Term loans consist of the following:
 
(i) On August 20, 2009, the Company signed a $10.0 million five-year loan agreement with the Development Bank of Japan (DBJ). The loan is payable in 19 quarterly installments of $0.2 million starting October 31, 2009 and a final payment of $6.2 million on July 31, 2014. The loan bears a variable interest rate based on LIBOR and is secured by container rental equipment owned by the Company. The loan had a balance of $7.8 million and an interest rate of 2.9% as of June 30, 2012. The agreement governing the Company's term loan contains various financial and other covenants. As of June 30, 2012, the Company was in compliance with the terms of the term loan.
 
(ii) On December 20, 2010, the Company entered into a term loan agreement with a consortium of banks. Under this loan agreement, the Company was eligible to borrow up to $300.0 million, subject to certain borrowing conditions, which amount is secured by certain assets of the Company's wholly-owned foreign subsidiaries.  The loan agreement is an amortizing facility with a term of six years.  Quarterly payments of principal for the $185.0 million initially borrowed are $3.7 million each (i.e. 2.0% of the drawn amount) for the first 23 quarterly payment dates with a final payment of $99.9 million (54.0% of the drawn amount) due on December 20, 2016.  The quarterly payments of principal on the additional draw downs (each determined separately) are an amount equal to the product of (x) the quotient obtained by dividing 46.0% by the number of remaining scheduled principal payment dates as of the drawdown date and (y) the initial principal balance of such term loan, with a final payment due on December 20, 2016 of 54.0% of the initial principal balance of such term loan. The interest rates vary depending upon whether the loans are characterized as Base Rate loans or Eurodollar rate loans, as defined in the term loan agreement.

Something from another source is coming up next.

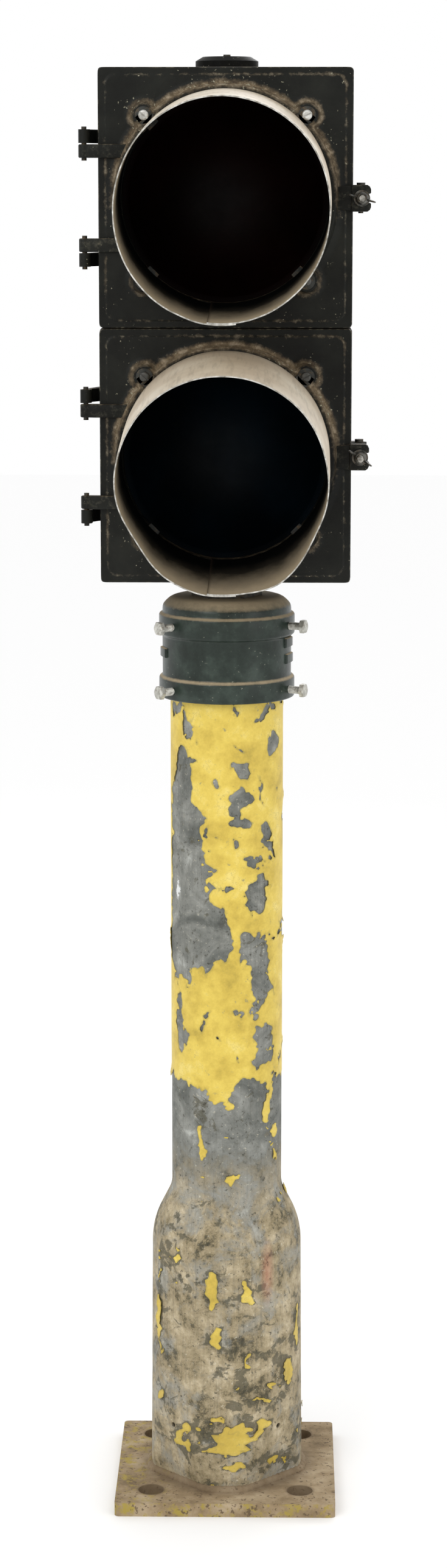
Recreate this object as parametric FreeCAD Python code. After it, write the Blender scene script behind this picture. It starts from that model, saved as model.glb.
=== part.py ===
# Two-section road or level-crossing signal head on a steel post with a belled foot.
# Millimetres, +Z up, +X to the viewer's right, the signal faces -Y.
# The origin is the centre of the base plate's underside, on the axis of the post.
import FreeCAD, Part
import math
import os

V = FreeCAD.Vector
X_AXIS, Y_AXIS, Z_AXIS = V(1, 0, 0), V(0, 1, 0), V(0, 0, 1)
FRONT = V(0, -1, 0)

# ---- driving dimensions ----------------------------------------------------------------
# anchor plate
PLATE_SIDE = 228.6
PLATE_THICK = 14.3
PLATE_CORNER_R = 5.0
ANCHOR_SPACING = 155.0
ANCHOR_HOLE_D = 27.0
WIREWAY_D = 120.0

# post: one tube, swaged up into a bell at its foot
POST_OD = 114.3
POST_WALL = 6.0
POST_TOP = 932.7
BELL_FOOT_OD = 159.5
BELL_TOP_OD = 155.8
BELL_TOP_Z = 263.0
SHOULDER_ANGLE = 27.0
SHOULDER_OUTER_R = 85.0
SHOULDER_INNER_R = 30.0
FLAT_APEX_Z = 92.0
FLAT_DEPTH = 10.0
VENT_D = 4.4
VENT_Z = 77.0
WELD_LEG = 6.5

# slip-fitter collar
SEAT_GAP = 0.3
POST_CLEARANCE = 1.6
COLLAR_WALL = 6.75
COLLAR_HEIGHT = 102.5
COLLAR_CROWN = 12.0
CROWN_ROUND = 9.0
BAND_HEIGHT = 20.0
BAND_PROUD = 4.0
DOME_HEIGHT = 18.0
PAD_PROUD = 1.0
PAD_HEIGHT = 13.0
PAD_SPAN = 24.0
PAD_ANGLES = (-72.0, 72.0)
SET_SCREW_D = 7.94
SET_SCREW_AF = 12.7
SET_SCREW_HEAD = 5.5
SET_SCREW_EXPOSED = 12.0
SET_SCREW_ANGLES = (-52.0, 67.0, 188.0)
UPPER_TIER_DROP = 28.0
LOWER_TIER_RISE = 9.5

# hollow neck between collar and head
NIPPLE_D = 48.3
NIPPLE_WALL = 3.7
NECK_GAP = 21.5
NECK_NUT_AF = 62.0
NECK_NUT_THICK = 7.5
RING_R = 36.0
RING_TEETH = 24

# one signal section
LENS_OPENING_R = 100.0
SIDE_MARGIN = 24.0
TOP_MARGIN = 25.0
CASTING_WALL = 4.0
CORNER_R = 4.0
BACK_ROUND = 8.0
HOUSING_BACK = 60.0
HOUSING_RIM = -60.0
DOOR_FACE = -82.0
PANEL_STEP = 1.0
PANEL_INSET = 7.0
PANEL_CORNER_R = 10.0
DOOR_REVEAL = 0.5
DOOR_GAP = 0.3
GASKET_THICK = 2.4
GASKET_WIDTH = 3.0
RING_WIDTH = 8.5
RING_PROUD = 10.0
EAR_R = 11.8
EAR_OFFSET = 11.4

# visor
VISOR_OVERLAP = 2.5
VISOR_SHEET = 1.2
VISOR_LENGTH = 192.0
VISOR_TILT = 3.75
VISOR_RISE = 1.4
VISOR_LAP = 27.0
TAB_R = 8.5
VISOR_SCREW_D = 4.8
VISOR_SCREW_HEAD_D = 10.0
VISOR_SCREW_HEAD = 3.0

# hinges and latch
HINGE_X = 13.0
HINGE_Y = -80.0
HINGE_PITCH = 104.0
KNUCKLE_R = 5.5
KNUCKLE_LENGTH = 13.0
KNUCKLE_GAP = 1.2
PIN_D = 5.0
PIN_END = 2.6
ARM_FRONT = -87.0
ARM_BACK = -75.0
LATCH_X = 8.0
LATCH_PIVOT_Y = -46.0
STUD_D = 6.2
STUD_TIP_Y = -110.0
EYE_R = 7.5
EYE_THICK = 8.0
LATCH_EAR = 7.5
FORK_HALF = 12.8
FORK_SLOT = 8.6
FORK_TIP = 9.0
FORK_FRONT = -88.0
WASHER_D = 16.0
WASHER_THICK = 1.6
WING_SPAN = 28.0
WING_TILTS = {"upper": 16.0, "lower": 34.0}

# optics
LENS_THICK = 4.0
LENS_BULGE = 24.0
LENS_LIP = 5.0
SEAL_WALL = 1.5
SEAL_SLACK = 0.2
CLIP_SHEET = 1.2
CLIP_WIDTH = 12.0
FRAME_Y = -50.0
FRAME_THICK = 2.5
FRAME_MARGIN = 10.0
REFLECTOR_SHEET = 1.2
REFLECTOR_VERTEX_Y = 12.0
REFLECTOR_FLAT_R = 30.0
SOCKET_R = 19.5
SOCKET_LENGTH = 36.0
LAMP_BASE_R = 13.1
LAMP_GLOBE_R = 30.0
LAMP_GLOBE_Y = -26.0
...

The loan bears a variable interest rate based on LIBOR for Eurodollar loans, and Base Rate for base rate loans.  The Base Rate is defined as the highest of (i) the federal funds rate plus 1/2 of 1.0%, (ii) the prime rate (as published in The Wall Street Journal), and (iii) the Eurodollar rate (for three-month loans) plus 1.0%. The proceeds from this borrowing were used to pay down part of the Company's borrowings under the revolving credit facility. As of June 30, 2012, the loan had a balance of $268.1 million, of which $25.0 million is repayable within one year, and an average interest rate of 3.5%. The loan agreement contains various financial and other covenants. As of June 30, 2012, the Company was in compliance with all the covenants under the loan agreement.
 
(iii) On April 11, 2012, the Company entered into a term loan agreement with a consortium of banks. The agreement provides for a five year term loan of an aggregate of $60.0 million, subject to certain borrowing conditions, which amount is secured by certain assets of the Company. On June 15, 2012, the maximum commitment under the term loan was increased to $80.0 million. The term loan amount may be increased up to a maximum of $100.0 million under certain conditions described in the agreement. The outstanding principal amounts under the term loan bear interest at the rate of LIBOR plus 2.5%, amortized quarterly, and require quarterly payments equal to 1.75% multiplied by the outstanding principal amount at such time. The facility contains various financial and other covenants. The full $80.0 million have been drawn and were primarily used to repay outstanding amounts under the revolving credit facility. All unpaid amounts then outstanding are due and payable on April 11, 2017.  The loan had a balance of $80.0 million and an interest rate of 2.8% as of June 30, 2012. The agreement governing the Company's term loan contains various financial and other covenants. As of June 30, 2012, the Company was in compliance with the terms of the term loan.
 
(c)  
Asset-Backed Warehouse Facility
 
On September 9, 2011, the Company, through its wholly-owned indirect subsidiary, CAL Funding I Limited, entered into a credit facility for $100.0 million of asset-backed warehouse notes, which facility may be increased to $200.0 million subject to certain conditions. The Company borrowed $51.0 million under the facility during 2011, and a further $49.0 million during the first quarter of 2012. The commitment for further funding extends until September 8, 2013. The notes bear a variable interest rate based on LIBOR during the initial two-year funding period.  If the notes are not refinanced or renewed during this two-year period, the facility is structured to amortize over a term that is scheduled to be ten years, although the total term of the facility cannot exceed 15 years.  As of June 30, 2012, the warehouse credit facility had a balance of $100.0 million and an average interest rate of 2.7%. The warehouse facility is secured by containers and other assets owned by CAL Funding. Under the terms of the credit facility, the Company is required to maintain a restricted cash balance on deposit in a designated bank account equal to five months of interest. As of June 30, 2012, the Company had a balance of $1.1 million in the restricted cash account. The facility contains various financial and other covenants. As of June 30, 2012, the Company was in compliance with all the covenants under the credit facility.
 
(d)  
Capital Lease Obligations

As of June 30, 2012, the Company had capital lease obligations of $8.7 million. The underlying obligations are denominated in U.S. Dollars and Euros at floating interest rates averaging 3.3% as of June 30, 2012 with maturity dates between September 2012 and June 2019. The loan is secured by containers covered by the lease obligations.
(e)
Collateralized Financing Obligations

As of June 30, 2012, the Company had collateralized financing obligations of $26.8 million (see Note 3). As of December 31, 2011, the debt related to the collateralized financing obligations was included in capital lease obligations in the accompanying balance sheet. The obligations had an average interest rate of 3.3% as of June 30, 2012 with maturity dates between June 2014 and November 2016. The loan is secured by a pool of containers covered under the financing arrangement.